WRITTEN PROBLEM: From the listing below, copy every line with the word "code".

-- Start MATERIAL PROVIDED --

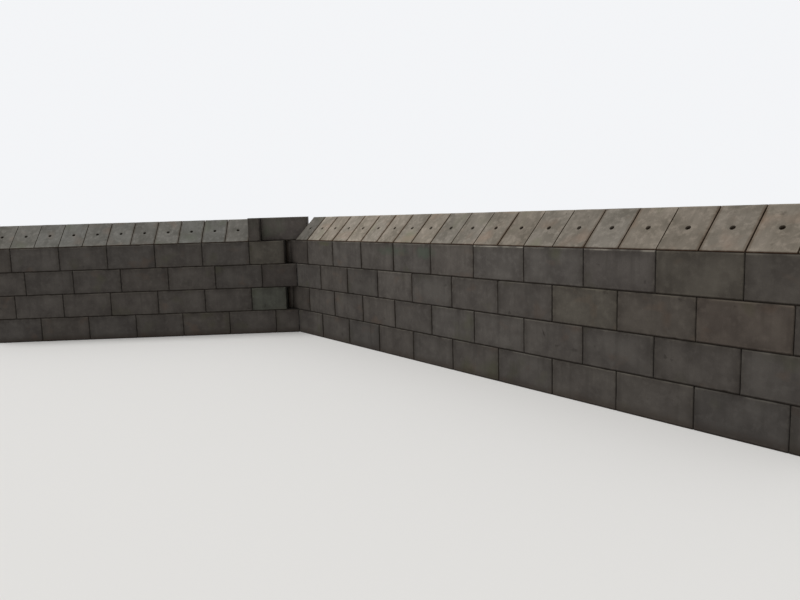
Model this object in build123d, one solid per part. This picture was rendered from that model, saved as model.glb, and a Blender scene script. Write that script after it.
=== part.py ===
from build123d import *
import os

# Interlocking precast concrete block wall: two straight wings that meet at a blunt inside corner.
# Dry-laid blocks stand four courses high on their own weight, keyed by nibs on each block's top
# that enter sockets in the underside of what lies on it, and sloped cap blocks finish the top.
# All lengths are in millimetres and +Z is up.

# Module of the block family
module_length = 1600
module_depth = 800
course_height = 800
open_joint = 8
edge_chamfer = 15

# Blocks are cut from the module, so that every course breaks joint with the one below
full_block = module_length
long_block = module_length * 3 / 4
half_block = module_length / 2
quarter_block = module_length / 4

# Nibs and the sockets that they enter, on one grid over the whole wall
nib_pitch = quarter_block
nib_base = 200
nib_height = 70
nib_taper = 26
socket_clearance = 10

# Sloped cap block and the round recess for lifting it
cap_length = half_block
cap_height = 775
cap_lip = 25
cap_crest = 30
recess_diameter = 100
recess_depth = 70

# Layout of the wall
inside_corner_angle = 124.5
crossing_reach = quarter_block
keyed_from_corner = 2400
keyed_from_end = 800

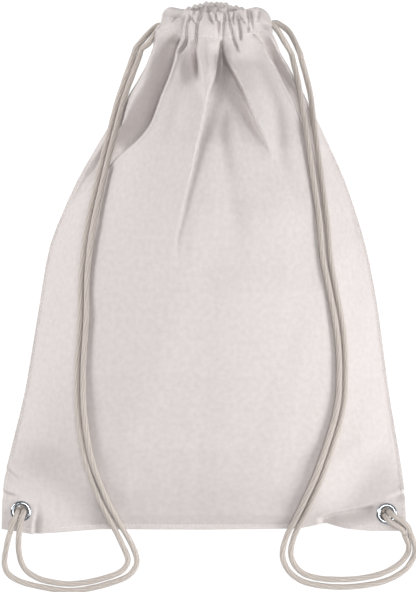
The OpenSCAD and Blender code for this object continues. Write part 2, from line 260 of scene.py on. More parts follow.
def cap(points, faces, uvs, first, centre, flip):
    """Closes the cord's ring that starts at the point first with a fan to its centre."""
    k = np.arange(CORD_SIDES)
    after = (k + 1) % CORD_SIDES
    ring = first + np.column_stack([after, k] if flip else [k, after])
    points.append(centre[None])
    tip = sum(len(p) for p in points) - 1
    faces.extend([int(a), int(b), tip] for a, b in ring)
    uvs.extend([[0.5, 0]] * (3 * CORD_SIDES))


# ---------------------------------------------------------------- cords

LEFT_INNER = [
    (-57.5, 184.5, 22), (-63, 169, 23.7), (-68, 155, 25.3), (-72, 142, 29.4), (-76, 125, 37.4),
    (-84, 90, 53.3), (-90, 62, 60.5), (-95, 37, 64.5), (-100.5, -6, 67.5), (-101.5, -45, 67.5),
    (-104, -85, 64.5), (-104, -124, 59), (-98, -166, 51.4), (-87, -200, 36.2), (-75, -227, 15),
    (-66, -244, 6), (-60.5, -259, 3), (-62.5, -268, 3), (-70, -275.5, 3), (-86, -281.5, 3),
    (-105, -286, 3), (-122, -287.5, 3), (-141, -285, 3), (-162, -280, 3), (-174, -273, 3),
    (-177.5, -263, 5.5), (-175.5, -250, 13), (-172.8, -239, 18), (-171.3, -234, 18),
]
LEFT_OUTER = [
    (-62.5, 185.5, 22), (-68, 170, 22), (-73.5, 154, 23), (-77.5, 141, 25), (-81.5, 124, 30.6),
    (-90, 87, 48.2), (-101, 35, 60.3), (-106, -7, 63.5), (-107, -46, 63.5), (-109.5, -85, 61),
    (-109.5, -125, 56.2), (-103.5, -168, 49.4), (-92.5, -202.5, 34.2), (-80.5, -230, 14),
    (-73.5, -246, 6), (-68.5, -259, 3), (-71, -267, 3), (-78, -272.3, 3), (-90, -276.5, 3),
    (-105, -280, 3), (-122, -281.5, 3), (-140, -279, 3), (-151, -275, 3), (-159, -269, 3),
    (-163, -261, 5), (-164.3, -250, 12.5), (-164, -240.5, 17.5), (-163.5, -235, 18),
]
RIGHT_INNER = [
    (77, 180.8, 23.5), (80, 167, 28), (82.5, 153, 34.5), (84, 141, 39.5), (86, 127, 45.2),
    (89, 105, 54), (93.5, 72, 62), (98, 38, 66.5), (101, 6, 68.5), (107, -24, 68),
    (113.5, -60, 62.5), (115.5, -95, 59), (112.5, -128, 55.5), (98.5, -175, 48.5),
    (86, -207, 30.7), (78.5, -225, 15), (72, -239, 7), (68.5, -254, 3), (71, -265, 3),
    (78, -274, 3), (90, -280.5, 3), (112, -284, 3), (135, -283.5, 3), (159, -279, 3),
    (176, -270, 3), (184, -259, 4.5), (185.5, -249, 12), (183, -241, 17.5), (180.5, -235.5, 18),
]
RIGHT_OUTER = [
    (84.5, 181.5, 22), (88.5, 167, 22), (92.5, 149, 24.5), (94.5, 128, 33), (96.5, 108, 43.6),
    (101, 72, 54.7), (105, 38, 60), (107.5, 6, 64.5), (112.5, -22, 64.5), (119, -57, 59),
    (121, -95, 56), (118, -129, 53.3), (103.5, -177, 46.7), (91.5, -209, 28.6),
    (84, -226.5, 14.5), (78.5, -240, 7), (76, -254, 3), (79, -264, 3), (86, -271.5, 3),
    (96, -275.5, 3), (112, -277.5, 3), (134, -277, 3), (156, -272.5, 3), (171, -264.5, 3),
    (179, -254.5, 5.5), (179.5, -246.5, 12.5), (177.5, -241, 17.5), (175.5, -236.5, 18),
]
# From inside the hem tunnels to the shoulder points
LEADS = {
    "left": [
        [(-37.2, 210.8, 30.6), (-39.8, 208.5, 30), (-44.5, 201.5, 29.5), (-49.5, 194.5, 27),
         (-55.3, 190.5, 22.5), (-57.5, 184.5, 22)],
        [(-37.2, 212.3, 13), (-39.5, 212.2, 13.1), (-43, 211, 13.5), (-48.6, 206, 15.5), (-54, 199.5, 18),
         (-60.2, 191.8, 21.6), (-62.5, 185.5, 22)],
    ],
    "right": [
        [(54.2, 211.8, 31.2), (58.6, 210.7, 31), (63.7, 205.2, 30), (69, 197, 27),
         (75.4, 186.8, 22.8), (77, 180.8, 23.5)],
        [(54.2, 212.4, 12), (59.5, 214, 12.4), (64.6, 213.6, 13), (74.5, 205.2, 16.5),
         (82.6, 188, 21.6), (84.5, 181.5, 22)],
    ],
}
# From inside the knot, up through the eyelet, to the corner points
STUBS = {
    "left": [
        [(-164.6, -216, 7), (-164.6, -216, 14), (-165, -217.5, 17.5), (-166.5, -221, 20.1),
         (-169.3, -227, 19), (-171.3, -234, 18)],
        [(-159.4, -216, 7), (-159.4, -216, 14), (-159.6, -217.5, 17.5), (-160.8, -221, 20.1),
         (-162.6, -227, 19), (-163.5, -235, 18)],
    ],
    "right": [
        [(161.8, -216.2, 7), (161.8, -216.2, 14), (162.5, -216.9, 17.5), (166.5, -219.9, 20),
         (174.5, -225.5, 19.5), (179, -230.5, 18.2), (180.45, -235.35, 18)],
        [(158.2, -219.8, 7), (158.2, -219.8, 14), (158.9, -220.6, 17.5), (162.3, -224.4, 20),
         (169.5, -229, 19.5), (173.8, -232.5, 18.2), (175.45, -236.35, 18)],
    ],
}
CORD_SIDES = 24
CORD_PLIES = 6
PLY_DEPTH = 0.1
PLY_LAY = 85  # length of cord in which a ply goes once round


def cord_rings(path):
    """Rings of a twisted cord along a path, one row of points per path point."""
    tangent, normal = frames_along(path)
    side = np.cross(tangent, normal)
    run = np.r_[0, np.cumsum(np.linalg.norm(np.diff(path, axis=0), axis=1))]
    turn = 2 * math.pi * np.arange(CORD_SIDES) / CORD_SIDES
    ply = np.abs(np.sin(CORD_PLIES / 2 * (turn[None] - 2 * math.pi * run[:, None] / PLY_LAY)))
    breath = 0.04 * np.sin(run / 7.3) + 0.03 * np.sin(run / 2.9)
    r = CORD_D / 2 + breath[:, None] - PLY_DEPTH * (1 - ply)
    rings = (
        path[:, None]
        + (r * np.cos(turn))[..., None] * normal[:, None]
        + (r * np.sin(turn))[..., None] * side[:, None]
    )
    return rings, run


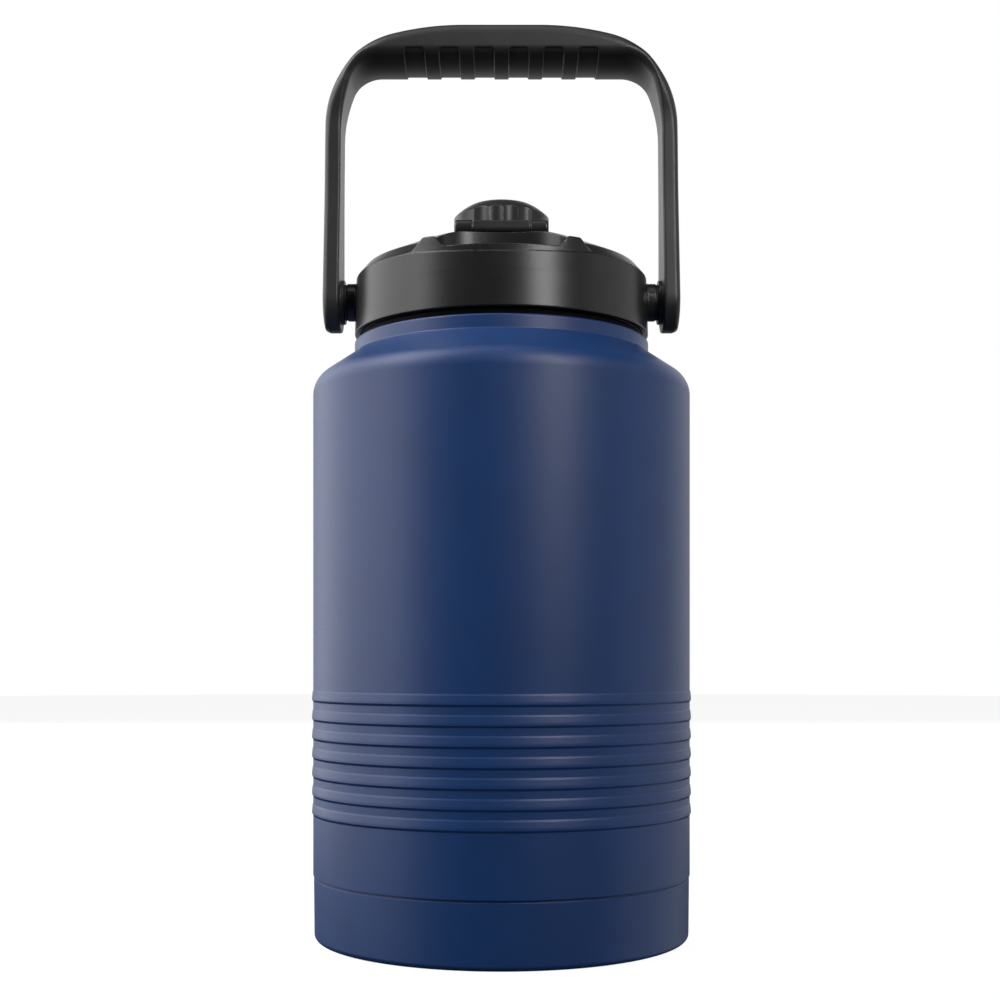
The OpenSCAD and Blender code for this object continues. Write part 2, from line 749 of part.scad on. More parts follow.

-- End MATERIAL PROVIDED --

TASK RESULT:
The OpenSCAD and Blender code for this object continues. Write part 2, from line 260 of scene.py on. More parts follow.
The OpenSCAD and Blender code for this object continues. Write part 2, from line 749 of part.scad on. More parts follow.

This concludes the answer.